The Artic has an annual mean temperature of 0°F. The Antarctic’s correspondent temperature is -58°F. Had Mary Shelley been born a hundred years later she would have banished “The Creature,” Dr. Frankenstein’s monster, to the south instead of the comparatively mild north. In a similar sleight of history Joyce Campbell’s series of works entitled Last Light (2006) uses both the daguerreotype—a photographic process that had become obsolete by the time of the Antarctic expeditions—and mural-scale, silver gelatin prints, that present Antarctica’s natural architecture in full Gothic force. The romance of the daguerreotype also renders Campbell’s work reminiscent of the romanticism of the Hudson River School landscape painting, particularly Edwin Church’s The Icebergs (1861), that celebrated the exquisite grandeur of largely unconquered territory. The massive glaciers, vertical and jagged, distorted from premature erosion wear their fissures like gruesome masks. Campbell’s deliberate use of an anachronistic technique makes hers the first such photographs to exist of the Polar Regions. Initially these brutal yet spectacular images can’t help but allude to the “Heroic Age of Polar Exploration” (1895-1917) and Captain Scott’s ill-fated (some say vainglorious) race to the South Pole. In another chronological turn, however, the images focus instead on a landscape that is clearly wounded from the exponential effects of climate change––suggesting that unless we radically amend our irresponsible ways that we, like daguerreotypes, will be rendered obsolete.

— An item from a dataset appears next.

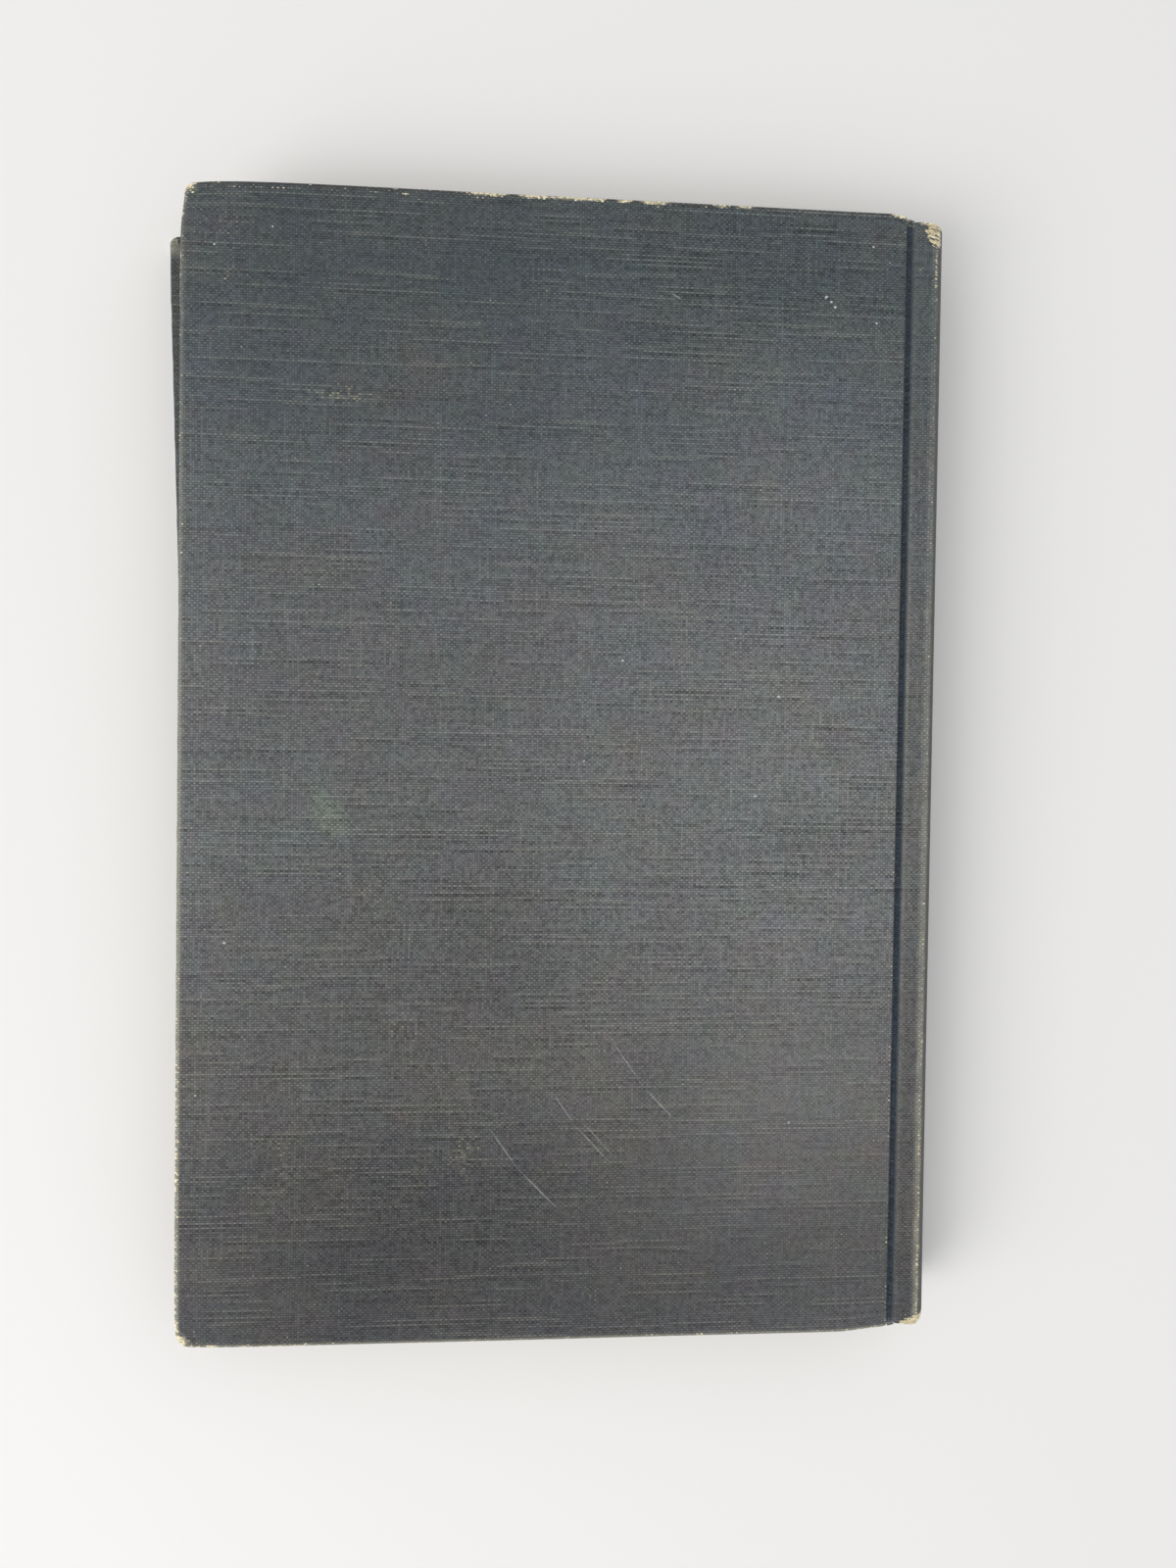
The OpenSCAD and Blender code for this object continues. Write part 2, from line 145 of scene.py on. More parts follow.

In contrast to Campbell’s Gothic inspired imagery Anne Noble presents an abstracted but similarly bleak view of Antarctica. White Out (2002–2007)—a series of twelve works closely configured in a tight grid, depicts the exquisitely treacherous moment of a blizzard when visibility is limited to a shroud of raging white particles and the distinction between sky and ground is erased. In this way Noble’s White Out series recall the more abstract of Hiroshi Suigimoto’s somber and minimal seascapes that by merging the sea and sky produced subtle grey monochromatic images. Inspired in part by the Erebus disaster of 1979—an Air New Zealand sight-seeing tour that crashed into Mount Erebus during a white-out killing all 257 aboard—Noble presents a study of the tones, textures, and layers of whiteness, their abstract nature defying immediate interpretation and recalling 60s post-minimalist Robert Ryman’s ground-breaking and influential series of white-on-white canvases. Taken out of context these entrancing yet perplexing photographs offer an alternative to the conventional framing of Antarctica as heroic, romantic, and sublime providing instead a less than comfortable image. Similarly, Goal Post (2002), from the series From Place to Place, depicts what looks to be a massive capital “H” in the center of a bleak snowy landscape stretching for miles. Devoid of human trace, the goal post is transformed into a gateway to nowhere, a redundant gesture prophesying a future of desolation and doom.

Contrary to Campbell and Noble’s lonesome and immersive landscapes, Connie Samaras pictures the life-support architecture that makes human habitation possible. As a temporary resident of Amundsen-Scott South Pole Station, one of the only permanent year-round research facilities, Samaras took a visual inventory of partially submerged, abandoned, and operational structures—pods, domes, and tunnels. Grouped under the collective title VALIS (vast active intelligence system), after Philip K. Dick’s 1981 science fiction novel of the same name, Samaras’ images forecast a bumpy and preternatural future—thirty years being the average lifespan of a building before it becomes irretrievably submerged by blowing and drifting snow. Dome Interior (2005 -2007), depicts the abandoned sleeping quarters of one such structure. Resembling meat lockers or morgue drawers, the rows of vacuum-sealed metal doors reflect the snow-covered wooden platform supporting the bright red rectangular units, all under the roof of a shiny geodesic dome. Forlorn and derelict, the scene evokes Roanoke’s lost American colony or the prologue to many science fiction films. Antarctica's hostile environment is similar in many ways to how we naively imagine the landscape of other planets—extreme and uninhabitable. Samaras' work suggests that conceit and alludes to the inevitable futility of colonizing such a place. The huts of explorers like Scott and Shackleton survive there yet, as rigid monuments to ambition and tragedy.

In their varied stylistic approaches Campbell, Noble and Samaras could be said to represent past, present and future views of Antarctica. Campbell’s deliberate use of anachronistic techniques and allusion to early twentieth century themes critique the romantic and heroic mythos of the noble Polar explorer and are contrasted with Noble’s bleaker view of the present. Noble’s deadly white-outs and displays of the barren Antarctic landscape reveal how our experience of place is relentlessly mediated and constructed. Alternatively, Samaras suggests an alien and dysfunctional future where the drive for survival dictates a bizarre civilization of transience occupying but never inhabiting. Campbell, Noble and Samaras use romance, mystery and fascination to present works whose exquisite formal beauty veils the foreboding and catastrophic subtext that infiltrates their work.